start

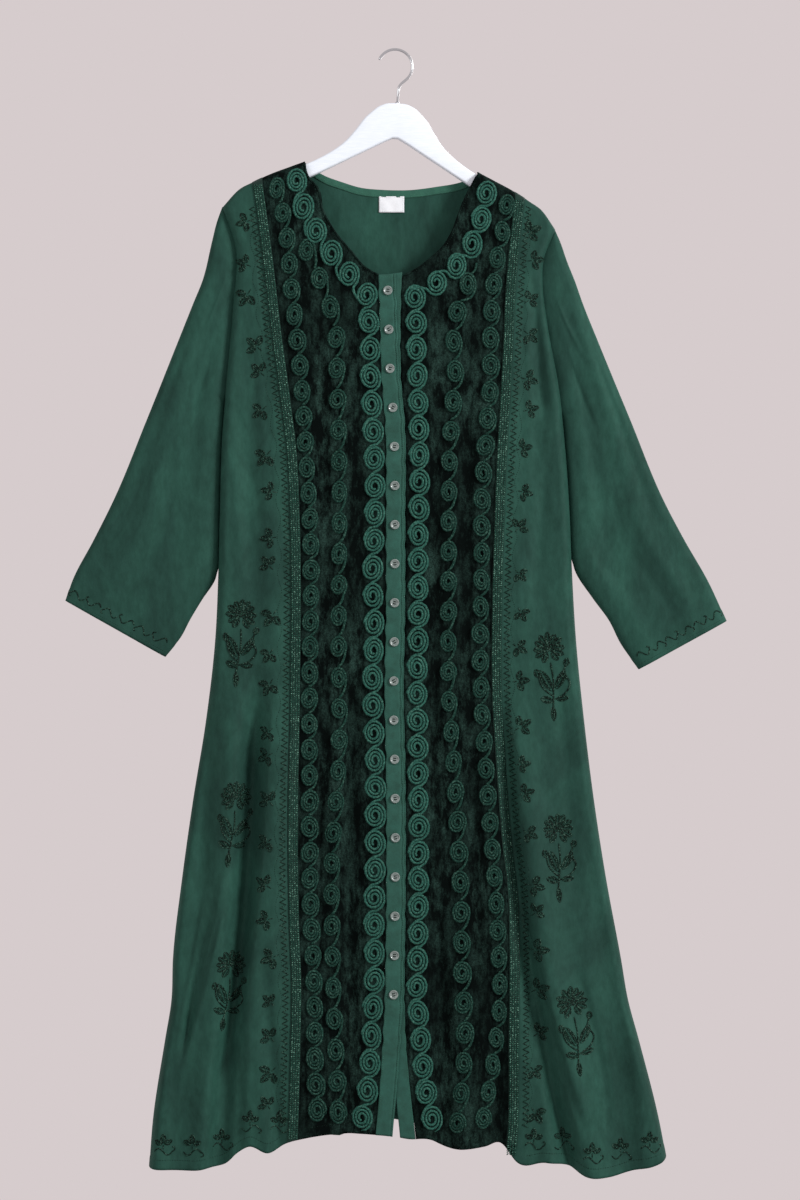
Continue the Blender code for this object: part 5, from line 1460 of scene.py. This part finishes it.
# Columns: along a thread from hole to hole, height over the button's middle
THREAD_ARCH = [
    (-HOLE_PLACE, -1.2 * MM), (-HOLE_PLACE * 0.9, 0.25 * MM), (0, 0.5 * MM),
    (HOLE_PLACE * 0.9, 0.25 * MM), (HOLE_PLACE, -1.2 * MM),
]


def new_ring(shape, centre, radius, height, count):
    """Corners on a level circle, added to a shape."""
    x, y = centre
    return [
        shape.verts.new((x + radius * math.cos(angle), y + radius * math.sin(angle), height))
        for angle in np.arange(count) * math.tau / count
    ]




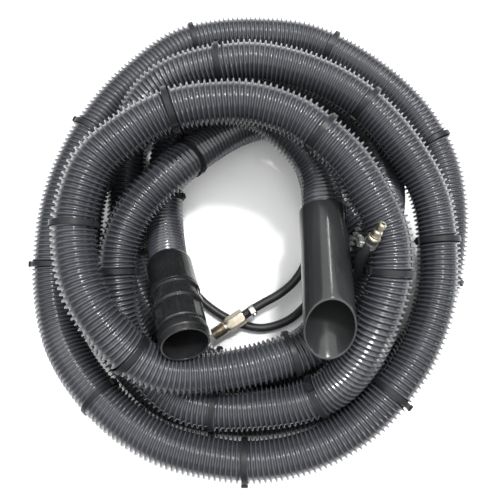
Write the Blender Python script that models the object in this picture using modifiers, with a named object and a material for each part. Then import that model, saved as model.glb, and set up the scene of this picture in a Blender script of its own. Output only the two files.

end

## WHAT IS ASKED
Take the material above and return all of it exactly.

## EXERCISE OUTPUT
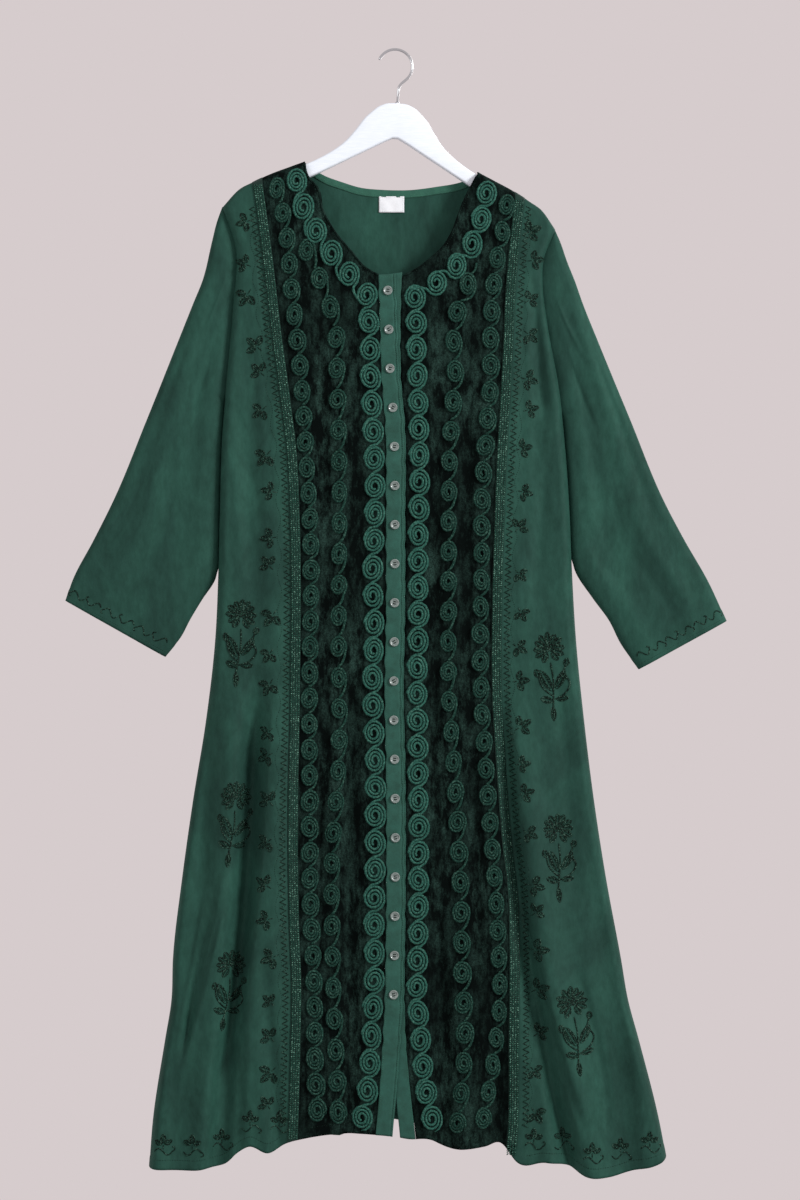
Continue the Blender code for this object: part 5, from line 1460 of scene.py. This part finishes it.
# Columns: along a thread from hole to hole, height over the button's middle
THREAD_ARCH = [
    (-HOLE_PLACE, -1.2 * MM), (-HOLE_PLACE * 0.9, 0.25 * MM), (0, 0.5 * MM),
    (HOLE_PLACE * 0.9, 0.25 * MM), (HOLE_PLACE, -1.2 * MM),
]


def new_ring(shape, centre, radius, height, count):
    """Corners on a level circle, added to a shape."""
    x, y = centre
    return [
        shape.verts.new((x + radius * math.cos(angle), y + radius * math.sin(angle), height))
        for angle in np.arange(count) * math.tau / count
    ]




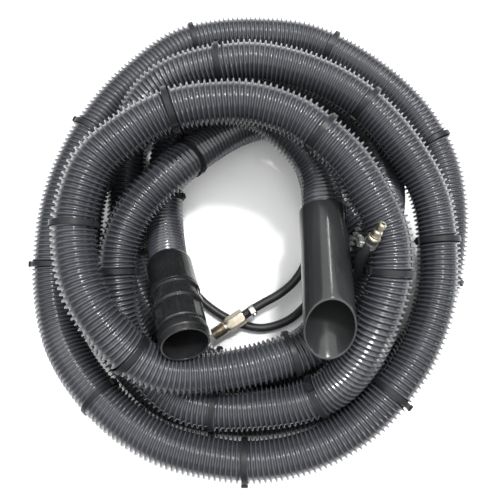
Write the Blender Python script that models the object in this picture using modifiers, with a named object and a material for each part. Then import that model, saved as model.glb, and set up the scene of this picture in a Blender script of its own. Output only the two files.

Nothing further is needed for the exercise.